__Required task__: Give every line below again, exactly.

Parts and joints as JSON
━━━━━━━━━━

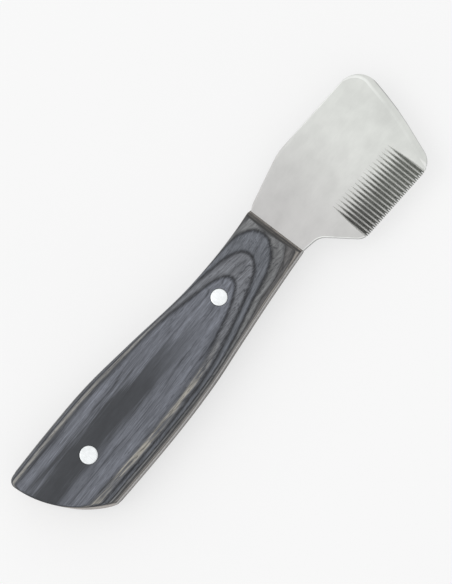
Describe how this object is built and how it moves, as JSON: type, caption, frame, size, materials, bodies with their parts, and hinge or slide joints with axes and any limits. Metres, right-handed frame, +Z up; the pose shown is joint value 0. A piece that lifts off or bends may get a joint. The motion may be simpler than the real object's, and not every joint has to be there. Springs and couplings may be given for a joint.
{
  "type": "stripping knife",
  "caption": "Coat and mane stripping knife: flat steel blade with a finely grooved, toothed edge, and a full-tang handle of domed laminated-wood scales held by flush pins.",
  "frame": {"origin": "under the middle of the knife's box, on the plane that the knife lies on", "axes": "+X from the butt to the end of the blade, +Y from the teeth to the spine, +Z up through the front scale, square to the blade's faces"},
  "size_m": [0.165, 0.0402, 0.0158],
  "materials": {
    "blade_steel": "satin ground stainless steel, polished along the worked edges",
    "laminate": "resin-filled laminated veneers dyed grey and bluish grey with black glue lines, sanded and polished",
    "pin_metal": "ground flush with the scales, fine scratches"
  },
  "bodies": {
    "root": {"blade": "blade_steel", "front_scale": "laminate", "back_scale": "laminate", "rear_pin": "pin_metal", "front_pin": "pin_metal"}
  },
  "joints": []
}
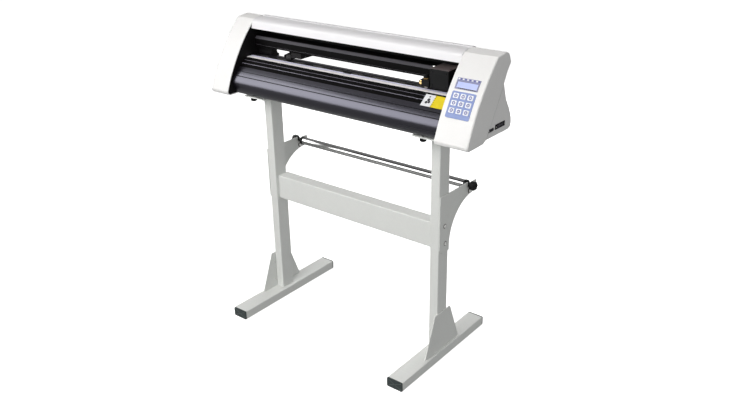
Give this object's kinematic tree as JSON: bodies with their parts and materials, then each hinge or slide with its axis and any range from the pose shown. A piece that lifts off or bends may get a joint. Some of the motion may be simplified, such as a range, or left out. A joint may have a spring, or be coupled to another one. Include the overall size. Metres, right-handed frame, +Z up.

━━━━━━━━━━

__Answer for the task__:
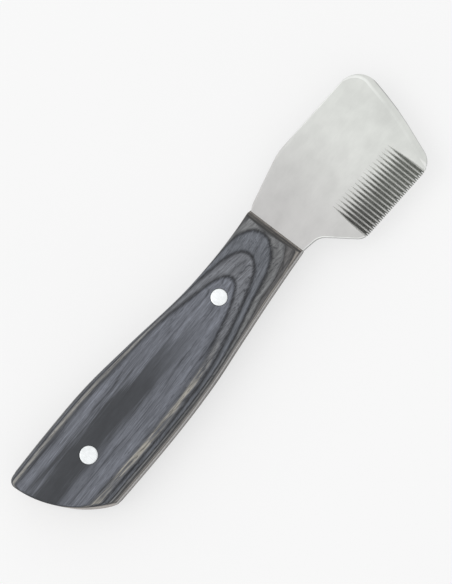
Describe how this object is built and how it moves, as JSON: type, caption, frame, size, materials, bodies with their parts, and hinge or slide joints with axes and any limits. Metres, right-handed frame, +Z up; the pose shown is joint value 0. A piece that lifts off or bends may get a joint. The motion may be simpler than the real object's, and not every joint has to be there. Springs and couplings may be given for a joint.
{
  "type": "stripping knife",
  "caption": "Coat and mane stripping knife: flat steel blade with a finely grooved, toothed edge, and a full-tang handle of domed laminated-wood scales held by flush pins.",
  "frame": {"origin": "under the middle of the knife's box, on the plane that the knife lies on", "axes": "+X from the butt to the end of the blade, +Y from the teeth to the spine, +Z up through the front scale, square to the blade's faces"},
  "size_m": [0.165, 0.0402, 0.0158],
  "materials": {
    "blade_steel": "satin ground stainless steel, polished along the worked edges",
    "laminate": "resin-filled laminated veneers dyed grey and bluish grey with black glue lines, sanded and polished",
    "pin_metal": "ground flush with the scales, fine scratches"
  },
  "bodies": {
    "root": {"blade": "blade_steel", "front_scale": "laminate", "back_scale": "laminate", "rear_pin": "pin_metal", "front_pin": "pin_metal"}
  },
  "joints": []
}
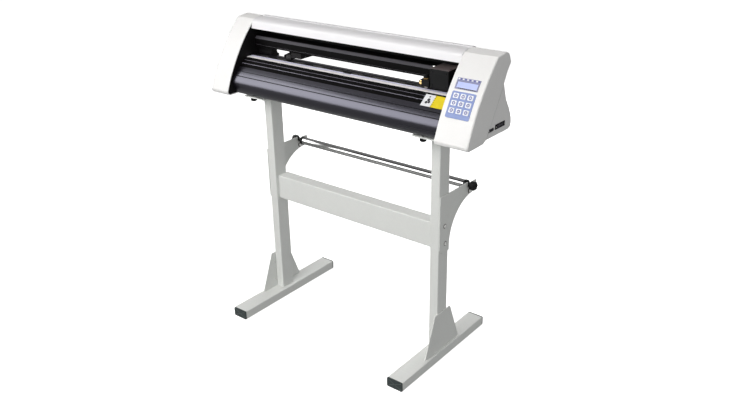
Give this object's kinematic tree as JSON: bodies with their parts and materials, then each hinge or slide with its axis and any range from the pose shown. A piece that lifts off or bends may get a joint. Some of the motion may be simplified, such as a range, or left out. A joint may have a spring, or be coupled to another one. Include the overall size. Metres, right-handed frame, +Z up.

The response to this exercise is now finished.